Other commitments require that I continue to read ahead in order to keep up with the schedule, so at this writing, I have read through Sonnet 27 and Line 576 of Venus and Adonis and completed the following plays:
■ The Taming of the Shrew
■ The Two Gentlemen of Verona
■ Henry VI, Part 1
■ Henry VI, Part 2
■ Henry VI, Part 3
■ Richard III
■ Titus Andronicus
■ The Comedy of Errors
■ Love’s Labour’s Lost
A few notes: I appreciated Titus Andronicus much more than I had thought I would, but that doesn’t mean it was an easy read. Even if one accepts the idea that the plot is willfully over-the-top, it’s still horrifying. Given the graphic sound effects in the Arkangel recording, I had unhappily anticipated close-ups of violence and bloodletting. The film featuring Anthony Hopkins in the title role was, however, rather restrained, for which I was most grateful. Not all of the production choices appealed to me (frankly, I just didn’t understand a few), but overall, it earned a thumbs-up for both acting and restraint.
Maybe it was my mood, but The Comedy of Errors fared much better in this, my third or fourth, reading. Would that I could say the same about my second reading of Love’s Labour’s Lost. I’m actually a little concerned because we will see the Chicago Shakespeare Theater production next month; can they make this seem less… ridiculous? Again, maybe it was my mood.
The Sonnets. Sigh. Don Paterson’s commentary, though, makes the journey bearable. And perhaps I am too old to encounter Venus and Adonis for the first time because I have, several times, wondered, Kissing is a polite euphemism, right? What this work has made me realize is that I must read Ovid’s Metamorphoses. (I read some early in our home education days and some more before seeing the Lookingglass Theatre presentation of Mary Zimmerman’s play.) This year’s reading plan is already wildly ambitious, but Ovid is moving up.
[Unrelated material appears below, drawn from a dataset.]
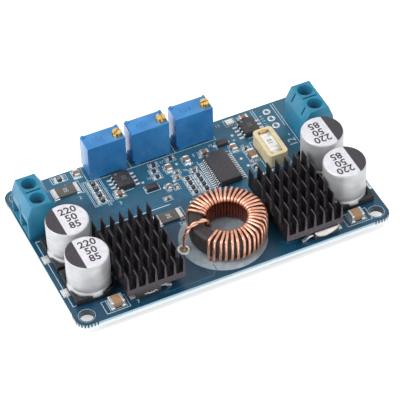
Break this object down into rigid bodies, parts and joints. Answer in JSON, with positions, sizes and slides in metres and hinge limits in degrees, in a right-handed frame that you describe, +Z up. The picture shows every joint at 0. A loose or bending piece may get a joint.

Well before I get to Ovid, though, I will reread Edward III for “Shakespeare in Year” and finish The Changeling (Thomas Middleton and William Rowley), which the Shakespeare Project of Chicago will present later this month.
I will also read a few more books about geocaching. To explain: As an election judge, I have met some interesting folks with whom “What are you reading?” has been the perfect way to step around both banalities and (most) politics. Last week, a fellow election judge mentioned a popular fiction novel I had tossed across a hotel room in disgust three years ago, but rather than going there, we moved onto EMPs and emergency preparedness, which is not my usual fare, but in confirming via Amazon that, yes, he was talking about the tossed book, I saw Ted Koppel’s Lights Out, a book I knew was already on my shelves. It was clear-sighted, but I was glad to finish. Since early November, I have felt, well, not unlike Berenger: If only it had happened somewhere else, in some other country, and we’d just read about it in the papers….
The same judge also talked about his family’s interest in geocaching. When I first heard about this pursuit years ago, it seemed like a perfect fit for our family, but our days were already so full. The rhythm of our lives has changed a great deal since then, though, and the judge’s enthusiasm was contagious, so as we parted, he extracted a promise that I would tell him about our adventures when we work together again this week. On the way home from the polling place, I borrowed The Joy of Geocaching (Paul and Dana Gillin) from the library. That evening, I created an account at geocaching.com and downloaded the app to my phone, and this weekend my husband and I found our first cache. Actually, the truth? I found the cache on Friday afternoon, but I didn’t understand what I was looking at. When I brought my husband to the same spot on Saturday afternoon, he indicated that I had read the map and the app’s compass properly (I defer to him in such matters; he is an Eagle Scout), so it should be here…. “I’ve got it!” I hooted softly. “I’ve got it!” Aware that I needed to be discreet, I showed him the contents and the ingenious hiding spot, and we logged the cache in hard copy and in the app. We are late to this but, oh, how it dovetails current pursuits: biking (we took the first ride of the year on Saturday, by the way: thirteen easy miles; it was beautiful), walking / hiking in the county and state parks and conservation areas, and archery.
In addition to Rhinoceros, Books for Living, and The Joy of Geocaching, Calculating God and Diary of a Provincial Lady are pictured above. The latter is a reread. In recommending it recently, I suggested that if one thought Downton’s Dowager Countess was the primary reason to sit through any episode of Downton Abbey after the middle of Season Two, if one fancied the idea of British Bombeck, and if one craved a book that would take him or her completely and utterly out of this place and time, then one might be advised to reach for Diary of Provincial Lady.
Calculating God arrives on my stack via one of those “blind date with a book” gimmicks that popped up around Valentine’s Day. I answered a flurry of questions and landed on this. I read and enjoyed Sawyer’s WWW : Wake in 2010, so I am actually looking forward to my date.